YK Poudel

Within four months, 482 farmers in Dagana lost 59 cattle to lumpy skin disease (LSD). With no immediate solution to address the outbreak, farmers are worried about losing more cattle. 

Nima Dorji Blon, a resident of Tashiding, who lost a milking cow and a calf said that the loss of livestock has impacted his milk production. He is one of the daily contributors of milk to the processing unit in the gewog. Two of his three milking cows had been affected. “With no concrete medication against the disease, I feel helpless.”

He said, “Based on the instruction from the gewog and livestock officials, the cattle affected have been isolated. However, the condition has not improved.”

Another cattle holder from Gozhi said that five of his cattle are affected by the disease, with a low rate of recovery. “While an ox is quite resistant to the disease, the calves are vulnerable,” he said, adding that the loss was huge this year as the disease outbreak was at its peak during the paddy season.

Some farmers had to hire oxen or power tillers at a certain fee during paddy cultivation. 

The farmers have been trying local medication techniques when assistance from the gewog was delayed or the medication showed no sign of improvement.

Livestock Extension Supervisor of Kana gewog, Harka Bahadur Chhetri, said that he visits over 10 households a day providing injections and medicines to the animals, which has for now brought the outbreak under control for now. 
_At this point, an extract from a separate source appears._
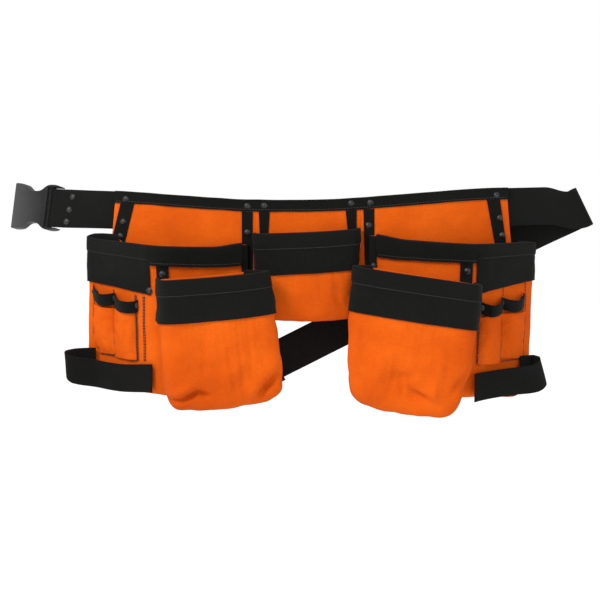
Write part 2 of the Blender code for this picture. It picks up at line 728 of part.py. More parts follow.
# Rivets through the strips and the doubled webbing.
RIVET_D = TRIM_D + TRIM
BELT_RIVETS = (
    ("rivet_loop_top", -0.3247, 0.0160, WEB_THICK),
    ("rivet_loop_middle", -0.3283, -0.0010, WEB_THICK),
    ("rivet_loop_bottom", -0.3308, -0.0170, WEB_THICK),
    ("rivet_left_top", -0.2445, 0.0160, RIVET_D),
    ("rivet_left_middle", -0.2487, -0.0150, RIVET_D),
    ("rivet_left_bottom", -0.2527, -0.0345, RIVET_D),
    ("rivet_left_join_top", -0.0805, 0.0170, RIVET_D),
    ("rivet_left_join_bottom", -0.0807, -0.0180, RIVET_D),
    ("rivet_centre_left", -0.0583, 0.0180, RIVET_D),
    ("rivet_centre_right", 0.0573, 0.0190, RIVET_D),
    ("rivet_right_join_top", 0.0827, 0.0180, RIVET_D),
    ("rivet_right_join_bottom", 0.0805, -0.0120, RIVET_D),
    ("rivet_right_top", 0.2533, 0.0165, RIVET_D),
    ("rivet_right_middle", 0.2582, -0.0145, RIVET_D),
)
for name, s, z, depth in BELT_RIVETS:
    belt_rivet(name, STEEL, s, z, depth)
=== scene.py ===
"""Looks of the canvas tool belt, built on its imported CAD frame. Metres, +Z up, front towards -Y."""
import math

import bmesh
import bpy
from mathutils import Matrix, Vector, noise


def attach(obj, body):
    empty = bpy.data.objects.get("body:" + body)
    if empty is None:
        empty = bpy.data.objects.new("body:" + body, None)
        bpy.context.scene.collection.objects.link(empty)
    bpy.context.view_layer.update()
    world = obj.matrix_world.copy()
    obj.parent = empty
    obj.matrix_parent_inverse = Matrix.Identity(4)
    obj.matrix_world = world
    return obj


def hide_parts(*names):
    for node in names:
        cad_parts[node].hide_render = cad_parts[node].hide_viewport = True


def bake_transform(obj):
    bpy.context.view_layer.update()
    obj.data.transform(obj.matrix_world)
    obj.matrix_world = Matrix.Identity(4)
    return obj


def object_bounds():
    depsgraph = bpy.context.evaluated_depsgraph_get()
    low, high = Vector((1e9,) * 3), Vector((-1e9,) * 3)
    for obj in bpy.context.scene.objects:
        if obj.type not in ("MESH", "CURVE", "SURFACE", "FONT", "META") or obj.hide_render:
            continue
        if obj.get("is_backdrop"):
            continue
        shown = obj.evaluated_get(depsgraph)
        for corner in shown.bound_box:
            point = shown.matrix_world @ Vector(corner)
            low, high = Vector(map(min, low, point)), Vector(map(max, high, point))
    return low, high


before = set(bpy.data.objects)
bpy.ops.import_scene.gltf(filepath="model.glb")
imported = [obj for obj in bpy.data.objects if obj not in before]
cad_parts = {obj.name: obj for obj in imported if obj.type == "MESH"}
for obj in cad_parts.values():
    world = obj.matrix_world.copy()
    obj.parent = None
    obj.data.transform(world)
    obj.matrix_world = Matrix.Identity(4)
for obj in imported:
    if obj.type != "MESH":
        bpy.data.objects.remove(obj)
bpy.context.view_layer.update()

SCENE = bpy.context.scene

# ---------------------------------------------------------------- sizes shared with the CAD
WEB_WIDTH = 0.0508
WEB_THICK = 0.0018
GAP = 0.0004
FLAT_HALF = 0.075
WING_RADIUS = 0.700
SAG_LEFT = 0.0105
SAG_RIGHT = 0.0145
END_TILT = math.tan(math.radians(14.0))
BELT_LEFT_END = -0.3565
BELT_TURN_START = 0.325
CANVAS = 0.0012
PANEL_D = WEB_THICK + GAP
TRIM_D = PANEL_D + CANVAS + GAP
TRIM = 0.0013
PANEL_TOP = 0.0254
PANEL_FOOT = -0.072
BINDING_HEIGHT = 0.0150
STRIP_WIDTH = 0.0145
STRIP_FOOT = -0.029
OUTER_STRIP_FOOT = -0.051
INNER_STRIP_FOOT = -0.068
LEFT_LEAN = 0.11
RIGHT_LEAN = 0.10
OUTER_LEAN = 0.20
BAND_GAP = 0.0005
BAND = 0.0016
TURN_TOP = Vector((0.3615, 0.0650, 0.0352))
TURN_FOOT = Vector((0.3865, 0.0685, -0.0140))
TURN_RADIUS = 0.0034
TAIL_SLOPE = math.radians(25.9)
TAIL_LENGTH = 0.495
TAIL_SWING_IN = math.radians(7.2)
SOCKET_KNOTS = (
    (-0.0120, 0.0290), (-0.0085, 0.0303), (-0.0020, 0.0310), (0.0058, 0.0303), (0.0108, 0.0277),
    (0.0150, 0.0243), (0.0190, 0.0222), (0.0250, 0.0215), (0.0312, 0.0218), (0.0355, 0.0238),
    (0.0395, 0.0272), (0.0440, 0.0301), (0.0562, 0.0313), (0.0580, 0.0305),
)
SOCKET_INNER = 0.0278
BUCKLE_THICK = 0.0150
BAR_RADIUS = 0.0024
LOOP_LENGTH = 0.052
BAR_LEAN = 0.015
NOTCH_END = 0.0064
WELL = ((0.0125, -0.0183, -0.0050), (0.0700, 0.0183, 0.0050))
WINDOW = ((0.0500, -0.0110, 0.0040), (0.0700, 0.0110, 0.0120))
LOOP_WIDTH = 0.0380
CLOTH_CELL = 0.0047
FRAMES = 20
CORNER_CUT = 20.0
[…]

Officiating Dzongkhag Livestock Officer, Pema Wangchuk, said that LSD is an infectious viral disease, transmitted through insects like ticks, mosquitos, and stomoxys. Physical contact with the infected animal can spread the disease to other animals. 

“The virus is shed in the cattle secretion and excretion from the infected animals that includes, exudates, tear, saliva, urine, milk, and faeces,” he said. 

According to Pema Wangchuk, there are no treatments for the disease as it is a viral disease that can be only cured through supportive therapy which reduces the intensity of the infection. 

Currently, the animals are being treated with antibiotics, analgesics, antihistamines, and multivitamins. There is also no vaccine against the virus in Bhutan. 

Officiating DLO said that with the rapid outbreak of LSD across the dzongkhag, the sector has run out of medicines.  “To meet the daily demand and control the further spread of disease, we provided the available medicines from the dzongkhag store. We are procuring more medicines from the central store in Phuentsholing.”

He said that with only one livestock extension officer in the gewog, it is difficult to meet the farmers’ demand for the treatment of the LSD cases.

Repeated advocacy to the farmers, he said, has not created much difference as the animals were mostly left free-ranging among the infected animals.

The dzongkhag first reported the case on March 11 in Nichula gewog. Dagana dzongkhag has 3,856 livestock holders with 18,309 cattle.